SOURCE DATA -
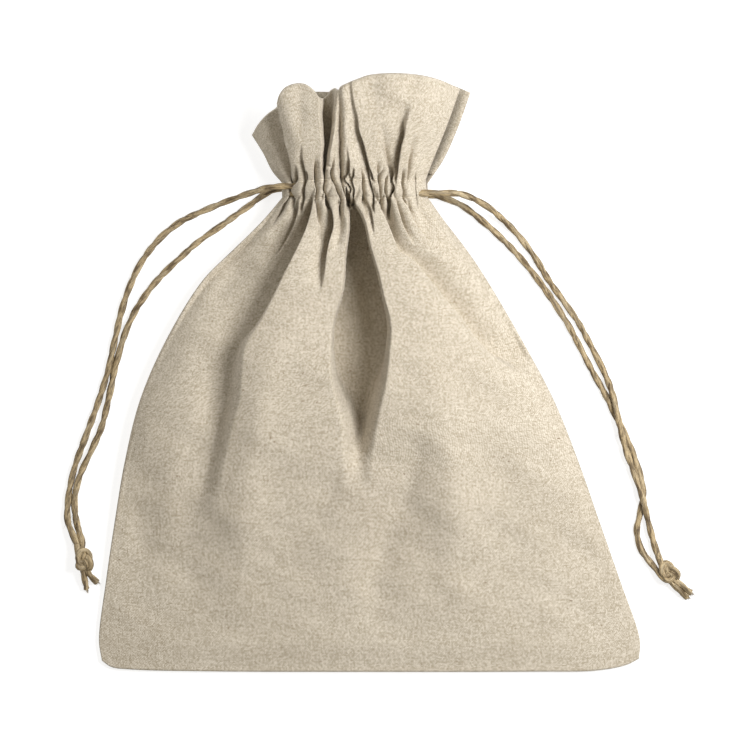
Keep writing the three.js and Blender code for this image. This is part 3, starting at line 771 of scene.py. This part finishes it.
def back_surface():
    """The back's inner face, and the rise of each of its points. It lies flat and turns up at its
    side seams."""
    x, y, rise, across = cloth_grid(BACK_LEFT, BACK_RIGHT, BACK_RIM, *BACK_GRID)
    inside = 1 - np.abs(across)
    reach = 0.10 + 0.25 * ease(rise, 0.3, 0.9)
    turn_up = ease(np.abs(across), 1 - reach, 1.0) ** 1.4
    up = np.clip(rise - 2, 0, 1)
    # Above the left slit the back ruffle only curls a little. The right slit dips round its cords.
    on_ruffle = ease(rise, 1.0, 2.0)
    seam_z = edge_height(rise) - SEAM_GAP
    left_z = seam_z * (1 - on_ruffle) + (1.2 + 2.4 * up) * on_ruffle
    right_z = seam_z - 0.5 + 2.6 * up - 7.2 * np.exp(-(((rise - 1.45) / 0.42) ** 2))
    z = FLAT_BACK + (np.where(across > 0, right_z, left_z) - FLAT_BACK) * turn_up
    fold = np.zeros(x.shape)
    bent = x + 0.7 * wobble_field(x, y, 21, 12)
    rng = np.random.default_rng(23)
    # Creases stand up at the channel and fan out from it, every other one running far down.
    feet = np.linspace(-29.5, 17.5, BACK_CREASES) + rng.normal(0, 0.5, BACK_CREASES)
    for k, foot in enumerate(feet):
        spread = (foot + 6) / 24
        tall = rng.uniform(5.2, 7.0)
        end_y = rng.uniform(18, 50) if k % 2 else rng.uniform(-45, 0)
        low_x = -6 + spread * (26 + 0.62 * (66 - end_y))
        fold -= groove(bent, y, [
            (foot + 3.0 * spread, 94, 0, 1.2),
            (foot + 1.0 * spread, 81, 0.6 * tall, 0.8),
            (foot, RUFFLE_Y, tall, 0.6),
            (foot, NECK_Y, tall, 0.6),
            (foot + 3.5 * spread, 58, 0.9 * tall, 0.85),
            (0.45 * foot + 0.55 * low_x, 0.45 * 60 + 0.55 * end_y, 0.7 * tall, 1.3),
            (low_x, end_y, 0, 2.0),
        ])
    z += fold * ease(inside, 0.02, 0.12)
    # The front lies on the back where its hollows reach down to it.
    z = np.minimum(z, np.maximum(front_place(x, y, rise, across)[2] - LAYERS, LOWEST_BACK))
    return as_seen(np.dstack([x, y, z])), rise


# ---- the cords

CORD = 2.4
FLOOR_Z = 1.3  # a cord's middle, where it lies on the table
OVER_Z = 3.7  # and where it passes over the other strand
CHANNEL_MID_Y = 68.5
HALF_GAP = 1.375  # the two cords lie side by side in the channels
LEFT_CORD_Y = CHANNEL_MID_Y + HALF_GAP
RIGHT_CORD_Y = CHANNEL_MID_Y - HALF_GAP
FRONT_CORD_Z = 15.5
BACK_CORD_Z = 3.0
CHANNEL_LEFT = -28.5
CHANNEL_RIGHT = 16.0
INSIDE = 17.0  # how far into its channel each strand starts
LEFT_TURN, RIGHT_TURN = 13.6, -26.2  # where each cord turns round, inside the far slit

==

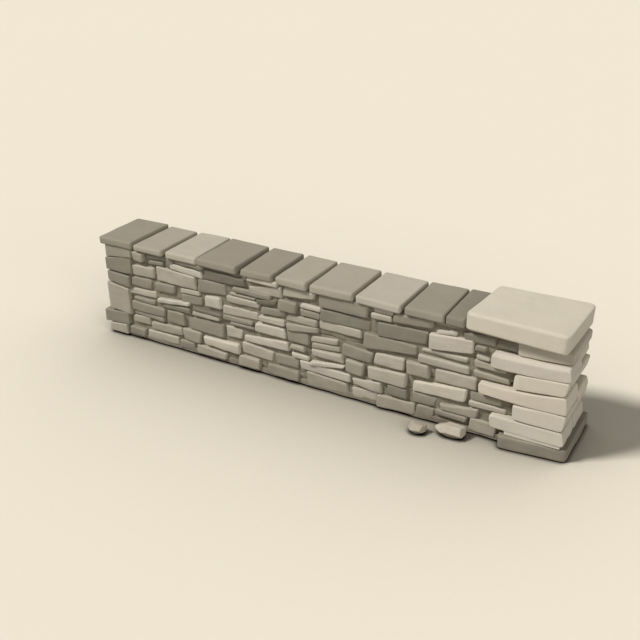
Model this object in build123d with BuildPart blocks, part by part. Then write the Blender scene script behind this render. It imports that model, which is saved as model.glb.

---

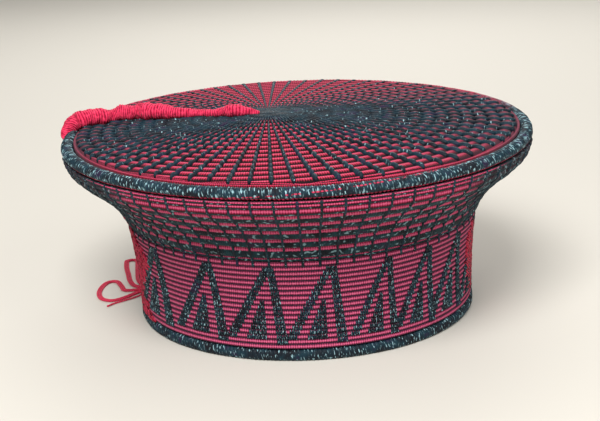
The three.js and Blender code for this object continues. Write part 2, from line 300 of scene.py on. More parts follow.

WHAT YOU ARE ASKED TO DO - Copy out every line of the listing that includes the string "code".

EXPECTED OUTPUT -
Keep writing the three.js and Blender code for this image. This is part 3, starting at line 771 of scene.py. This part finishes it.
The three.js and Blender code for this object continues. Write part 2, from line 300 of scene.py on. More parts follow.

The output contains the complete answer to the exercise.